As progressive as the new rules are compared to other legislative initiatives around the world, they risk falling victim to an inconsistent and complicated enforcement regime. Enforcing the DSA is the responsibility of several national regulators in the member states (such as media regulators, consumer protection agencies, competition authorities and telecommunications regulators) and the Commission. Member states would have to designate one of their regulators as the “Digital Services Coordinator” (DSC). Each DSC is meant to be the single national point of contact for DSA matters for the Commission and for platforms. It can enforce DSA rules and sanction platforms for violations. However, when very large online platforms (i.e., those with 45 million monthly users) are concerned, national regulators are supposed to coordinate with the Commission in a long, multi-step process. In addition, there is a new European Board for Digital Services which advises the Commission. It is made up of national regulators, but chaired by the Commission, and can only issue opinions.

This enforcement structure relies strongly on existing regulators to expand their staffs and take on new tasks. In some member states, regulators might be capable and willing to do this, and might have already taken up some of these tasks. In other countries, regulators might be willing, but need more time to secure funding and build up necessary expertise, or others may not be willing at all. As a result, EU-wide rules from the DSA could be unevenly enforced. This would considerably weaken the DSA’s impact and repeat some of the issues plaguing another landmark piece of EU legislation, the General Data Protection Regulation (GDPR). European data protection rules grant citizens important rights and impose duties on companies processing personal data, including big online platforms. Yet, the GDPR’s potential positive effects are seriously hampered by different levels of enforcement across EU member states.
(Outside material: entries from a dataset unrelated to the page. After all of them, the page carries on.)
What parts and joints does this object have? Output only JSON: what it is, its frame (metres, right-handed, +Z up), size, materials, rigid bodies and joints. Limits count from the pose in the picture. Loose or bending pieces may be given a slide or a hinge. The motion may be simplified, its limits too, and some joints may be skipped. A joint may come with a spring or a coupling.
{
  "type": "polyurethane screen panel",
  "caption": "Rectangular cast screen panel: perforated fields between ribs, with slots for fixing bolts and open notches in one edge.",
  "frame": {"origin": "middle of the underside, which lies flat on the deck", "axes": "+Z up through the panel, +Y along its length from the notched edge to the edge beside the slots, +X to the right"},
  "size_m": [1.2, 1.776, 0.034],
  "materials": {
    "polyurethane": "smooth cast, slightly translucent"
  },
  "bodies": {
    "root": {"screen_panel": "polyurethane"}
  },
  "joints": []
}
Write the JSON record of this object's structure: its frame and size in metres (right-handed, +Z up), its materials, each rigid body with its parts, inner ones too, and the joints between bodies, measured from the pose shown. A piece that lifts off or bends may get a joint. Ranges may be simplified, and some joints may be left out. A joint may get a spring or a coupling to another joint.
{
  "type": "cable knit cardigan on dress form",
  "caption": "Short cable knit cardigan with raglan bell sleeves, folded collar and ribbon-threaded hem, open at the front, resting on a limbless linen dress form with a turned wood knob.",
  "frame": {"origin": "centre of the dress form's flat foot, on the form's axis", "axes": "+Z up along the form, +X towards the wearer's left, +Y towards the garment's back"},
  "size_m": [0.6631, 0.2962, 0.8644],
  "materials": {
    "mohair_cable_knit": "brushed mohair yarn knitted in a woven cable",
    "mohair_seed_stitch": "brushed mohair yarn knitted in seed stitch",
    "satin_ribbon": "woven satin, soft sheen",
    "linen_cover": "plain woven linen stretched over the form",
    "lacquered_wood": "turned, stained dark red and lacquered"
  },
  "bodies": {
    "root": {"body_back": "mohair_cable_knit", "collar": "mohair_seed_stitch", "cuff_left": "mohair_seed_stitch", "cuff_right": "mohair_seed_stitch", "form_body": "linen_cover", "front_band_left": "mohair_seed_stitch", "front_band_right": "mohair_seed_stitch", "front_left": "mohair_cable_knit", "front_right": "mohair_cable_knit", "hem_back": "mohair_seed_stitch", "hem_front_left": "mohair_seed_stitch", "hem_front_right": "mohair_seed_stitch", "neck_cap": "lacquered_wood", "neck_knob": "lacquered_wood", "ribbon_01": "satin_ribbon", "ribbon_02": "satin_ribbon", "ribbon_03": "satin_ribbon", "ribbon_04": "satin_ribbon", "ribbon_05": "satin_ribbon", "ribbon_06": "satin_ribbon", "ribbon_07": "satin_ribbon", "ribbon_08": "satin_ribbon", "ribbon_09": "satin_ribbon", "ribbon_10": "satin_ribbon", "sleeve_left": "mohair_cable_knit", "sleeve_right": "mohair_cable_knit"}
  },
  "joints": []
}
By involving the Commission and not leaving everything to national regulators, the DSA draft seems intent on learning from issues with GDPR enforcement. This structure, however, creates its own problems. The Commission is an executive body under political leadership and not an independent expert regulator, which is necessary to oversee platforms. The well-meaning attempt to prevent another GDPR scenario could backfire and weaken enforcement of the DSA, if national regulators do not step up and if there are turf wars between national regulators, and between national regulators and the Commission. In the end, the beneficiaries would be tech platforms whose corporate decisions would still set the tone for platform design and whose business practices would still not be overseen in a consistent manner by an expert regulator.

To solve this problem, policymakers in the member states and at the EU level should overhaul their current enforcement plans and build a dedicated European-level agency charged with enforcing the DSA’s new due diligence rules. Transparency reporting, explanations for recommender systems and audits are matters of EU-wide concern and apply to tech companies with an EU-wide reach, so they should be overseen by an EU body: a European Digital Services Coordinator. This body should focus specifically on platforms offering citizens digital spaces where they exchange views with one another, consume and share news, and receive and send political messages. This would include search engines, social media sites, video platforms and messenger services with public, social networking functions. Such platforms are important enough and different enough from other platforms and other industries that they require their own specific oversight regime. Their design and business model also carry specific individual and societal risks, such as amplifying disinformation, algorithm bias and privacy concerns, that necessitate their own oversight. The DSA provides the rulebook for addressing these risks, but not the right mechanisms to enforce the rulebook. Instead of relying on at least 27 different national regulators, the Commission and a new European advisory board, the EU should build a single European Digital Services Coordinator to deal with social networks and search engines.

A strong, well-staffed, independent European Digital Services Coordinator could focus squarely on social media sites and search engines, dealing with issues specific to these types of platforms and their frequently changing design and technology. While knowledge of this could also be built up among existing regulators, a dedicated agency has the advantage of not being distracted by other regulatory tasks. New processes of knowledge-gathering and knowledge-sharing with external experts from a diverse set of fields could be implemented that might be harder to establish at 27 separate national regulators and the Commission. Crucially, a European DSC would allow the EU to speak with one voice when addressing big tech companies and it would prevent companies from settling in the country with a regulator most favorable to them.

The DSA draft contains important and ambitious rules for platforms. Policymakers in the EU should now work towards making the enforcement mechanism just as ambitious. But building a new agency such as a European DSC will face serious hurdles, including legal questions, and will not be completed overnight. Path dependencies in member states and at the EU level make any move towards a new agency difficult, as existing regulators and governments will likely cling to their power. This is visible, for example, in Germany. The country has taken a lead on platform regulation and now, state and federal actors are keen on keeping their own rules. These national efforts, however, are simultaneously innovative and short-sighted: Progressive rules for platforms are enforced by regulators having to multitask in various regulatory fields that are unrelated to platform oversight. The DSA risks reproducing this structure if it were enforced by national regulators and the Commission, which is a likely scenario. Even if this system might work, the DSA should be seen as an opportunity to evaluate how much longer legacy regulators can be retrofitted to address platform issues and enforce new rules.

Future discussions about the DSA and its enforcement should include considerations of a dedicated, specialized EU agency that can focus solely on ensuring transparency and accountability for corporate decisions that shape the architecture of digital information spaces for millions of people in the EU.